The reason call abandonment is such a critical issue right now is that, coming out of the pandemic, we now live in an increasingly attention-deprived world. People have so many options vying for their eyes and ears that if you don’t engage them right away they are gone. This pertains to the cacophony of travel search (shopper’s paralysis) driving the resurgence of trusted travel advisors; it gives credence to the rise of chatbots; and for voice it means that guests have zero patience for holding on the line.

So, as guests are now exceedingly harried, from a service perspective, conversational AI solves this challenge on two fronts. First, prospective guests aren’t hit by a convoluted IVR or kept waiting; they are immediately put through to an uncannily human-sounding voice that fully understands them. Second, for guests already in-house, voice bots can help facilitate any calls down to the front desk. Nowadays, it’s all about speed and simplification, and that’s what we saw in Annette and this principle should underline all other forms of automation that hotels pursue.
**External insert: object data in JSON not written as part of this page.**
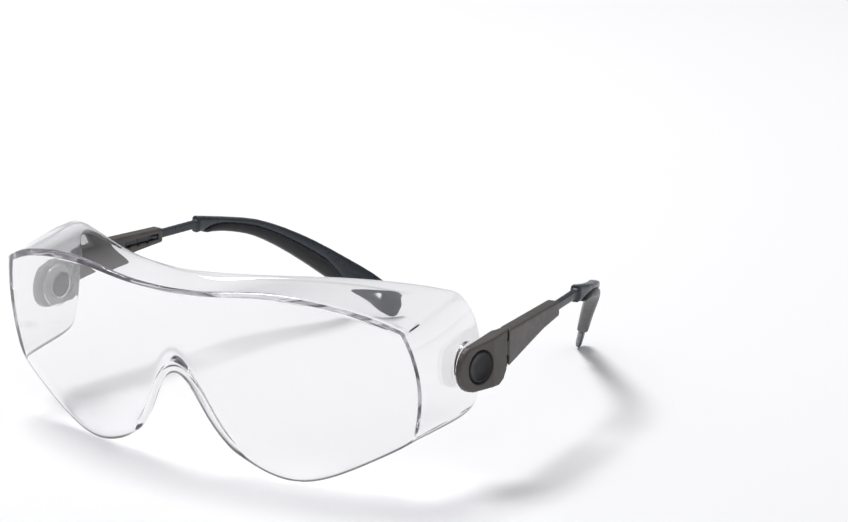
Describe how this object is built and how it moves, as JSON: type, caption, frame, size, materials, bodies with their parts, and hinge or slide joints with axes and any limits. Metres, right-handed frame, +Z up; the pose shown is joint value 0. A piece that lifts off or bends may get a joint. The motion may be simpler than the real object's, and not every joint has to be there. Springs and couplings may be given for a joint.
{
  "type": "safety glasses",
  "caption": "Over-the-glasses safety spectacles: one-piece clear wraparound lens with brow shelf and side shields, and temples that tilt, fold and telescope.",
  "frame": {"origin": "bottom centre of the whole object's box, with the temples open and fully extended", "axes": "+X to the wearer's left, +Y rearward towards the ear tips, +Z up"},
  "size_m": [0.158, 0.1742, 0.0585],
  "materials": {
    "clear_lens": "polished clear polycarbonate",
    "taupe_plastic": "satin moulded grey-brown plastic",
    "slate_plastic": "satin moulded slate plastic",
    "black_plastic": "semi-gloss black plastic",
    "mauve_plastic": "satin purple-grey plastic",
    "grey_acetal": "plain grey acetal",
    "soft_rubber": "matt soft-touch rubber",
    "steel": "plain bright steel"
  },
  "bodies": {
    "lens": {"visor_lens": "clear_lens", "left_pivot_axle": "steel", "left_ratchet_ring": "grey_acetal", "left_wave_spring": "steel", "left_inner_cap": "mauve_plastic", "right_pivot_axle": "steel", "right_ratchet_ring": "grey_acetal", "right_wave_spring": "steel", "right_inner_cap": "mauve_plastic"},
    "left_block": {"left_hinge_block": "taupe_plastic", "left_pivot_button": "black_plastic", "left_hinge_pin": "steel"},
    "left_arm": {"left_temple_arm": "taupe_plastic"},
    "left_ear": {"left_ear_stem": "slate_plastic", "left_ear_pad": "soft_rubber"},
    "right_block": {"right_hinge_block": "taupe_plastic", "right_pivot_button": "black_plastic", "right_hinge_pin": "steel"},
    "right_arm": {"right_temple_arm": "taupe_plastic"},
    "right_ear": {"right_ear_stem": "slate_plastic", "right_ear_pad": "soft_rubber"}
  },
  "joints": [
    {"name": "left_tilt", "type": "hinge", "parent": "lens", "child": "left_block", "pos_m": [0.0732, -0.0433, 0.0336], "axis": [0.9994, -0.0349, 0], "range_deg": [-10, 10]},
    {"name": "left_fold", "type": "hinge", "parent": "left_block", "child": "left_arm", "pos_m": [0.07692, -0.03132, 0.0336], "axis": [0, 0, 1], "range_deg": [0, 83]},
    {"name": "left_slide", "type": "slide", "parent": "left_arm", "child": "left_ear", "axis": [-0.1392, 0.9903, 0], "range_m": [-0.012, 0]},
    {"name": "right_tilt", "type": "hinge", "parent": "lens", "child": "right_block", "pos_m": [-0.0732, -0.0433, 0.0336], "axis": [0.9994, 0.0349, 0], "range_deg": [-10, 10]},
    {"name": "right_fold", "type": "hinge", "parent": "right_block", "child": "right_arm", "pos_m": [-0.07692, -0.03132, 0.0336], "axis": [0, 0, -1], "range_deg": [0, 74]},
    {"name": "right_slide", "type": "slide", "parent": "right_arm", "child": "right_ear", "axis": [0.1392, 0.9903, 0], "range_m": [-0.012, 0]}
  ]
}
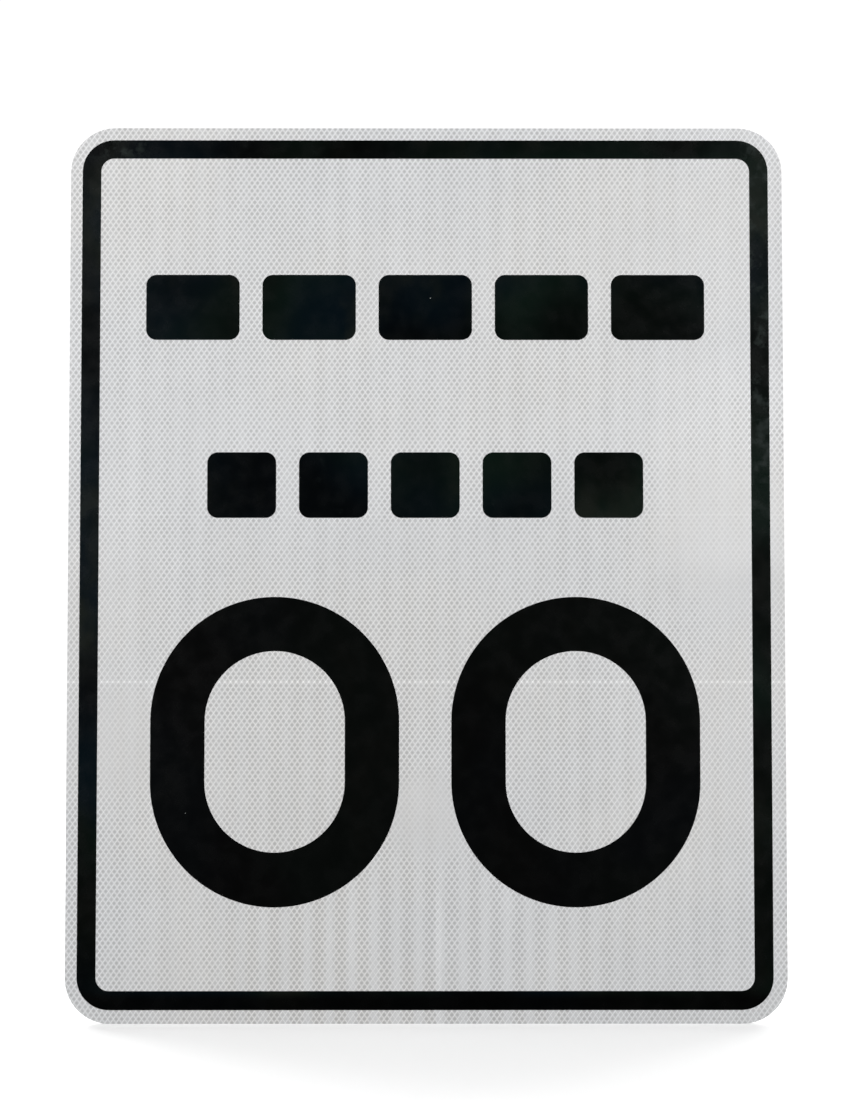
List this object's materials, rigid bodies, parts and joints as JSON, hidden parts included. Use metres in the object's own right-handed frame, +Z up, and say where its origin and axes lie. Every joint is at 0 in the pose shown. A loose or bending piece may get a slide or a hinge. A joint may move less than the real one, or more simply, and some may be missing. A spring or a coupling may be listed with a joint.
{
  "type": "road sign panel",
  "caption": "Upright rectangular road sign panel with rounded corners: aluminium blank, white prismatic sheeting, black border band and cut film legend.",
  "frame": {"origin": "centre of the blank's back face", "axes": "+Z up along the panel's height, +X across its width, +Y out of the back face; the legend faces -Y"},
  "size_m": [0.6096, 0.0025, 0.762],
  "materials": {
    "aluminium": "satin mill finish with a pale conversion coat",
    "adhesive": "clear tacky acrylic",
    "backing_film": "matt white",
    "prism_film": "semi-gloss, with a diamond lattice of sealed cells",
    "black_film": "semi-gloss black"
  },
  "bodies": {
    "root": {"aluminium_blank": "aluminium", "sheeting_adhesive": "adhesive", "sheeting_backing_film": "backing_film", "sheeting_prism_film": "prism_film", "border_band": "black_film", "legend_row1_piece_1": "black_film", "legend_row1_piece_2": "black_film", "legend_row1_piece_3": "black_film", "legend_row1_piece_4": "black_film", "legend_row1_piece_5": "black_film", "legend_row2_piece_1": "black_film", "legend_row2_piece_2": "black_film", "legend_row2_piece_3": "black_film", "legend_row2_piece_4": "black_film", "legend_row2_piece_5": "black_film", "numeral_left": "black_film", "numeral_right": "black_film"}
  },
  "joints": []
}
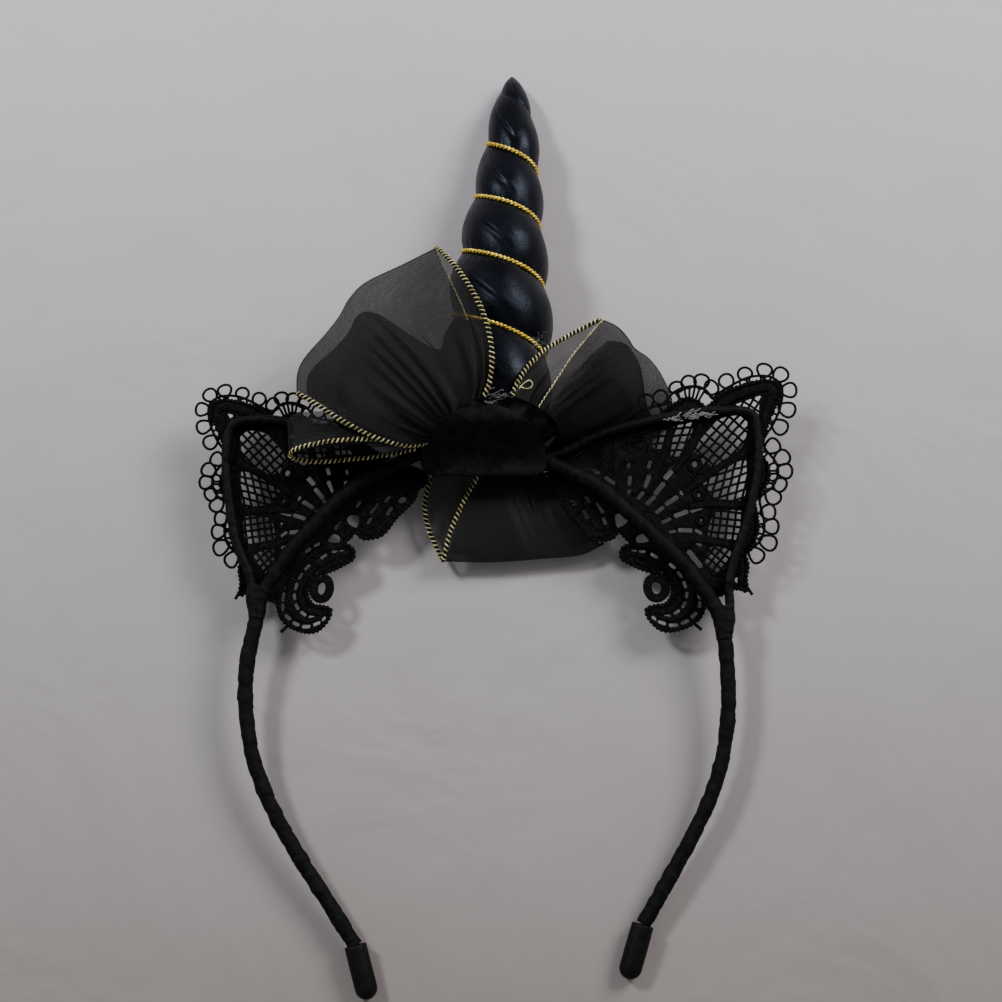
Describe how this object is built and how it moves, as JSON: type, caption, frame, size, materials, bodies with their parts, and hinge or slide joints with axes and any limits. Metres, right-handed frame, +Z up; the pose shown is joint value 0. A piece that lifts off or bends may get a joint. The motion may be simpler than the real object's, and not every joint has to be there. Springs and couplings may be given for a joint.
{
  "type": "unicorn horn headband",
  "caption": "Unicorn horn headband lying on its front: a stuffed spiral horn with a wound cord, a gathered ribbon bow, lace ears on wire frames and a wound wire band with tip caps.",
  "frame": {"origin": "on the surface that the headband lies on, in the middle of the flat that the stuffed horn has there", "axes": "+Y towards the horn's tip, +Z up from the surface; the band's arms run back to -Y"},
  "size_m": [0.1627, 0.2691, 0.0419],
  "materials": {
    "wound_wire": "wire wound with black satin tape",
    "cap_rubber": "matte",
    "lace": "corded guipure lace",
    "horn_skin": "smooth coated cloth with a soft bluish sheen",
    "gold_cord": "twisted metallic thread",
    "organza": "sheer plain weave with a gold stitched edge",
    "felt": "napped felt"
  },
  "bodies": {
    "root": {"headband": "wound_wire", "left_tip_cap": "cap_rubber", "right_tip_cap": "cap_rubber", "left_ear_wire": "wound_wire", "right_ear_wire": "wound_wire", "left_ear_lace": "lace", "right_ear_lace": "lace", "horn": "horn_skin", "horn_cord": "gold_cord", "upper_bow_loop": "organza", "left_bow_loop": "organza", "right_bow_loop": "organza", "lower_bow_loop": "organza", "felt_pad": "felt"}
  },
  "joints": []
}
The Big Picture for the Voice Channel
The world has moved on to texting and everyone’s on social media, so why does voice matter? Well, for one the baby boomer generation still prefers the voice channel when booking hotel rooms. And based on a statistic from the United States showing they control 50% of the nation’s total wealth, it’s a fair bet to assume that other advanced economies have similar behavioral patterns. Namely, the boomers prefer voice, so you have to follow the money. This for us makes any automation that can maintain service standards for this channel while solving the staffing problems a top priority.

The next thing of note from our demo with Annette was how it understood slang, colloquialisms, multiple dialogue threads, muffled voices, foreign languages and difficult-to-understand accents. All of this helps to make the call far more time-efficient with guests because the AI can understand them in cases when a live agent may ask the guest to repeat or clarify.

Working on the ground with hoteliers, one common objection we’ve often encountered when suggesting any form of outsourcing for the intake team or service call operations is that the external partner won’t be able to answer the questions as well as the onsite agents. But put yourself in the guest’s shoes; they value their own time above all else, so most times they don’t care whether they are speaking to a real person or a virtual assistant so long as they get the information they need as quickly as possible.

In this sense, the big picture for voice bots harks back to the centaur model for AI-based workflows. Like the Greek mythological beast, the horse body (conversational AI) does all the grunt duties, freeing up the human head (live agents) to focus on the meaningful work.

Embracing an automation mindset and having a vision of achieving a centaur model in the workplace is thus also one of staff retention. Teams can be easily demotivated by the repetitive, interruptive busywork that AI and robotic process automation (RPA) can now do. That’s not why they decided to become hoteliers; they want to be front and center with guests, and they want to engage in challenging, creative work.

Our hope is that you can see from this example why the abovementioned objections towards further automation no longer apply. On the customer side, hospitality needs a myriad of automation tools in order to enable its teams to have high-touch encounters with guests and develop real relationships with them. Then on the internal customer side – that is, your staff as well as your managers – Smallwood concluded our discussion by noting, “Part of the rationale behind the Great Resignation movement has been a disengagement from the work due to the monotony of it. Our conversational AI tools are but one critical piece in the pie to help make employees more productive with their time and more connected to their roles so that ultimately they want to stay with the hotel.”